There’s a strong sense of progression with a leveling system that gives you talent points to invest in different skill trees, granting benefits such as extra hp, more bag slots or removing the stamina cost for jumping. Additionally everything you do levels up an appropriate profession skill. You dig faster, get new crafting options at each of your crafting stations, reduce crafting time, and so on.
There isn’t much of a sense of danger in Realms of Magic. Though you have a thirst and hunger meter you spawn next to a drinking fountain. Farming is quick and easy and for the first few hours chickens and wolves are a good source of meat. Unlike other games of its genre nothing changes during the night cycle. You need a light source to see but there are no zombies coming to break down your walls and enemies are no more aggressive in the dark. In one tile you don’t even have an enclosed home base because you don’t need one. This makes for a very chill experience which I love as a person with a complicated relationship with the survival genre.
A lack of danger doesn’t make RoM less interesting thanks to attention to the narrative. When I explored the town I was pleasantly surprised by how fleshed out the villagers were. There’s a nervous tanner who doesn’t like being outside the village walls, a woman who is afraid of her husband, etc. There are a couple of quests to pick up in town, nothing to constitute a full story but you can see the beginnings of an actual RPG forming.
Instead of one continuous map, the world is split up into tiles that you can access by reaching the edge of a map and quick traveling with the ‘M’ key. The map is pretty empty right now but includes dungeons, towns, a bandit’s lair, and many more sandbox regions.
I appreciate this organization scheme but it’s frustrating that areas don’t reset or regenerate in your absence.
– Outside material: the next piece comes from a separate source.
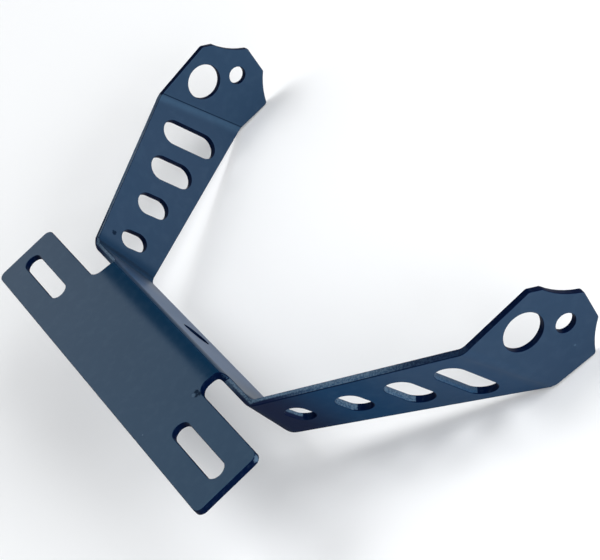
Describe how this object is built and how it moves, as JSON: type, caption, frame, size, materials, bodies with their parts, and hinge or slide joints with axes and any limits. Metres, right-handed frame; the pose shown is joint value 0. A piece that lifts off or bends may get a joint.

I built my base and killed some chickens in my first 30 minutes of the game. Six hours later their bodies were still there. There are two problems I see here. The first is that my base is decorated with chicken corpses and there’s nothing I can do to change that short of making a new base. The second is if you put a lot of hours into RoM, visit every tile, clear every critter and enemy out, you’ll eventually run out of enemies to fight and the resources you get from animals. You’d still be able to grow crops to take care of your hunger meter but this limitation would ruin the entire concept of a sandbox.
From a technical standpoint, here is where the ingenuity I referred to above comes in. Realms of Magic doesn’t reinvent the wheel but does a good job of improving the formula. The developers try to address issues such as inventory management, action bar organization, and depth of combat. Giving you the option to expand your inventory with 20+ slot bags makes it easier to be prepared for any situation and stacks in RoM go up to 999 which makes your bag space go a long, long way.
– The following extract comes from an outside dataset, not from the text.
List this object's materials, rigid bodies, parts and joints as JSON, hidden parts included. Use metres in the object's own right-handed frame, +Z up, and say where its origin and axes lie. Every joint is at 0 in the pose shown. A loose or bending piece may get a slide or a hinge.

The action bar’s default keybinds are 1-5 and shift 1-5 making every slot easy to reach on default settings. You also get an action bar for combat which is completely separate from the bar you use for exploration. And maybe my favorite thing, with a torch equipped you can click the Z button and your character will begin holding the torch. You can do any action while holding it, making crafting 1000 torches to go mining a thing of the past.
Combat is where Polished Games hit their first major challenge. It’s not terrible, you have a weapon, a block, and some abilities from your talents which try and mix things up. But it doesn’t really work as well as the rest of their tweaks. The game has a paper doll animation style which makes take a bit of adjusting to. It’s a marginal improvement to the genre.
What’s Planned for Realms of Magic
The estimate currently given for RoM’s full release is 2-3 years. There is a city building and management system planned, additional talent trees, professions, items, enemies, and areas. The folks at Polished Games seem to be dedicated to the project. I have faith they’ll complete the game at some point but, who knows? Early Access is a fickle beast. Anything can happen in three years.
I had fun with Realms of Magic. It worked decently enough, the music and visual style were pleasant, and the game had clear intention and direction for a game in early alpha. There’s plenty of content currently available for a short, satisfying jaunt but obviously not a lot of depth. There’s a solid base here and building on the concepts already laid out will result in a good game. The planned base building and town management system, storylines, and involving the other races will get Realms of Magic 9/10ths of the way there. Aside from that there are some smaller fundamentals that need fine-tuning. There’s no auto sorting for the inventory for example but Polished Games has shown great attention to detail so far. I’m excited to watch this game grow and change over the next few years.